Traders interpret this as a bullish continuation signal because it shows support holding and buyers regaining control.
Converting Crypto Chart Patterns Into Trading Edges
Identifying a pattern is only half the battle. The real skill lies in combining pattern recognition with sound risk management:
Set your stop-loss at the pattern’s breaking point — If the pattern fails, you exit immediately rather than hoping for recovery.
Size your position appropriately — Match your position size to your maximum loss tolerance. Never risk more than 1-2% of your account on a single trade.
Wait for confirmation — Don’t enter at the pattern alone; wait for price to actually break above/below key levels. This filters out false signals.

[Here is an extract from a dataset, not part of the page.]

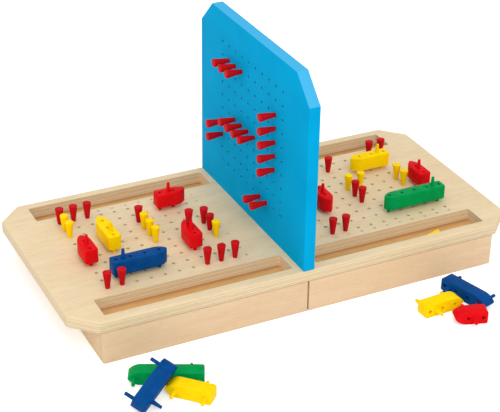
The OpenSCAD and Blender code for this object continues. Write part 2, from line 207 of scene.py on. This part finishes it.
def woodMaterial(name, wood, faceAxis, grainAxis):
    # rotary-cut veneer on the faces, stacked plies on the edges, clear matt varnish over both
    material, tree, bsdf = newMaterial(name, Roughness=wood["roughness"], IOR=1.5)
    place = addNode(tree, "ShaderNodeTexCoord")
    axes = addNode(tree, "ShaderNodeSeparateXYZ", links={0: place.outputs["Object"]})
    facing = addNode(tree, "ShaderNodeSeparateXYZ", links={0: place.outputs["Normal"]})
    # long soft figure: stretched along the grain, about 14 mm wide
    stretch = {"X": (1, 8, 8), "Y": (8, 1, 8), "Z": (8, 8, 1)}[grainAxis]
    long = addNode(tree, "ShaderNodeMapping", {"Scale": [s * 9 for s in stretch]},
                   {"Vector": place.outputs["Object"]})
    figure = addNode(tree, "ShaderNodeTexNoise", {"Scale": 1.0, "Detail": 3.0, "Roughness": 0.55,
                                                  "Distortion": 0.6}, {"Vector": long.outputs[0]})
    # fine pores: about 0.8 mm wide and 15 mm long
    fine = addNode(tree, "ShaderNodeMapping", {"Scale": [s * 130 if s > 1 else 65 for s in stretch]},
                   {"Vector": place.outputs["Object"]})
    pores = addNode(tree, "ShaderNodeTexNoise", {"Scale": 1.0, "Detail": 2.0, "Roughness": 0.6},
                    {"Vector": fine.outputs[0]})
    figureRamp = addNode(tree, "ShaderNodeValToRGB", links={"Fac": figure.outputs["Fac"]})
    figureRamp.color_ramp.elements[0].position = 0.36
    figureRamp.color_ramp.elements[0].color = colour(wood["dark"])
    figureRamp.color_ramp.elements[1].position = 0.62
    figureRamp.color_ramp.elements[1].color = colour(wood["light"])
    poreRamp = addNode(tree, "ShaderNodeValToRGB", links={"Fac": pores.outputs["Fac"]})
    poreRamp.color_ramp.elements[0].position = 0.30
    poreRamp.color_ramp.elements[0].color = colour(wood["pore"])
    poreRamp.color_ramp.elements[1].position = 0.46
    poreRamp.color_ramp.elements[1].color = (1, 1, 1, 1)
    face = addNode(tree, "ShaderNodeMix", {"data_type": "RGBA", "blend_type": "MULTIPLY", 0: 0.55},
                   {6: figureRamp.outputs["Color"], 7: poreRamp.outputs["Color"]})
    surface = face.outputs[2]
    if wood.get("ply"):
        # plies: alternate long and end grain, with a thin dark glue line between them
        layer = addNode(tree, "ShaderNodeMath", {"operation": "MULTIPLY", 1: 1000 / wood["ply"]},
                        {0: axes.outputs[faceAxis]})
        wave = addNode(tree, "ShaderNodeMath", {"operation": "PINGPONG", 1: 1.0}, {0: layer.outputs[0]})
        plyRamp = addNode(tree, "ShaderNodeValToRGB", links={"Fac": wave.outputs[0]})
        ramp = plyRamp.color_ramp
        ramp.elements[0].position = 0.0
        ramp.elements[0].color = colour(wood["edgeLight"])
        ramp.elements[1].position = 1.0
        ramp.elements[1].color = colour(wood["edgeDark"])
        for position, shade in ((0.41, wood["edgeLight"]), (0.50, wood["glue"]), (0.59, wood["edgeDark"])):
            ramp.elements.new(position).color = colour(shade)
        streak = addNode(tree, "ShaderNodeMix", {"data_type": "RGBA", "blend_type": "MULTIPLY", 0: 0.5},
                         {6: plyRamp.outputs["Color"], 7: poreRamp.outputs["Color"]})
        away = addNode(tree, "ShaderNodeMath", {"operation": "ABSOLUTE"}, {0: facing.outputs[faceAxis]})
        isFace = addNode(tree, "ShaderNodeMapRange", {"From Min": 0.80, "From Max": 0.95},
                         {"Value": away.outputs[0]})
        both = addNode(tree, "ShaderNodeMix", {"data_type": "RGBA"},
                       {0: isFace.outputs[0], 6: streak.outputs[2], 7: surface})
        surface = both.outputs[2]
    if wood.get("shade"):
        # a darker band, about 7 mm wide, stands in for the deep shade at the foot of the trough walls
        level = addNode(tree, "ShaderNodeMath", {"operation": "ABSOLUTE"}, {0: axes.outputs["Y"]})
        offset = addNode(tree, "ShaderNodeMath", {"operation": "SUBTRACT", 1: 0.1185}, {0: level.outputs[0]})
        spread = addNode(tree, "ShaderNodeMath", {"operation": "ABSOLUTE"}, {0: offset.outputs[0]})
        edge = addNode(tree, "ShaderNodeMapRange", {"From Min": 0.0105, "From Max": 0.0175, "To Max": 0.8},
                       {"Value": spread.outputs[0]})
        shaded = addNode(tree, "ShaderNodeMix", {"data_type": "RGBA", 7: colour(wood["shade"])},
                          {0: edge.outputs[0], 6: surface})
        surface = shaded.outputs[2]
    tree.links.new(surface, bsdf.inputs["Base Color"])
    # the varnish leaves the pores only just open
    bump = addNode(tree, "ShaderNodeBump", {"Strength": 0.25, "Distance": 0.0001},
                   {"Height": pores.outputs["Fac"]})
    tree.links.new(bump.outputs[0], bsdf.inputs["Normal"])
    return material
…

Document your trades — Keep records of which patterns worked and which failed. Over time, you’ll develop intuition about which formations have edges in specific market conditions.
Remember the bigger picture — Crypto markets are driven by narratives, sentiment, and fundamentals as much as technical patterns. Always check the macro environment before relying on a pattern.
The Bottom Line
Crypto chart patterns are powerful visual tools that encode market psychology into recognizable shapes. They won’t predict the future, but they give traders a systematic way to identify probable price levels and manage risk.
The traders who profit most aren’t necessarily the ones who spot patterns perfectly—they’re the ones who use patterns as part of a disciplined system that includes risk management, position sizing, and fundamental awareness. Start by learning the classic formations like bull flags, ascending triangles, head and shoulders, double tops, double bottoms, and cup and handles. Then practice identifying them on live charts while always keeping your stop-loss orders ready.
Chart patterns aren’t magic, but they’re one of the most practical edges available to crypto traders.